All’inizio degli anni settanta a Montini — che secondo John F. Broderick dichiara pubblicamente i criteri delle sue creazioni cardinalizie come nessun altro predecessore aveva fatto — risalgono altre due misure radicalmente innovative nella storia del sacro collegio: l’esclusione dei cardinali ultraottantenni dal diritto di voto attivo in conclave e l’innalzamento del limite degli elettori, fissato a 120. Nei due conclavi del 1978 entrano così 111 elettori, e sono 115 in quello del 2005, con una sostanziale parità numerica — nei tre conclavi — tra europei e non europei, mentre in quello del 2013 tra gli elettori vi è un leggero aumento dei cardinali europei (60 su 115), conseguente alle scelte di BenedettoXVI.

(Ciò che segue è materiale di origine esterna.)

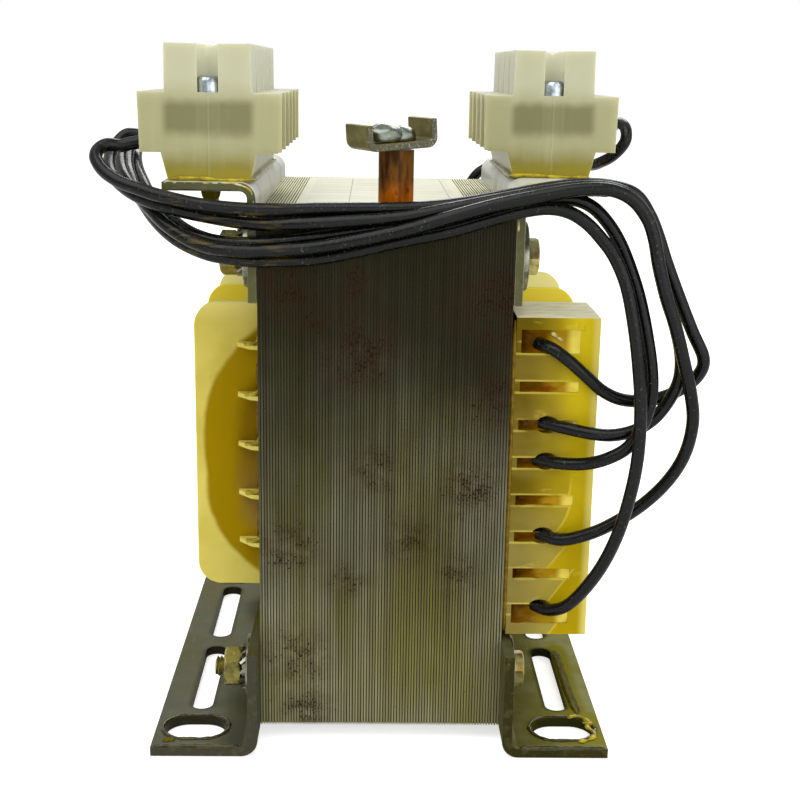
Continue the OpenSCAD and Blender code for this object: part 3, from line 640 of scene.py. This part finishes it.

Primo papa non europeo da quasi tredici secoli, Francesco ha creato 44 cardinali elettori: tra loro, meno di un terzo sono europei, e cioè 14 (metà dei quali italiani, circa il 16 per cento). Così, all’indomani della terza creazione cardinalizia di Bergoglio, il 29 novembre 2016, gli elettori erano 120, cioè il numero massimo previsto dalla riforma di Paolo VI e solo episodicamente oltrepassato dai suoi successori. Tra i cardinali elettori i 66 non europei erano ormai in una maggioranza — già registrata per brevi periodi nell’ultimo quarantennio, ma più accentuata e destinata ad aumentare — a fronte dei 54 europei (tra questi, ben 25 italiani). Nel complesso, un quadro molto variegato e che anche nella composizione del collegio cardinalizio rispecchia ed esprime davvero, come ha detto il pontefice settant’anni dopo il primo concistoro di Pio XII, l’universalità della Chiesa.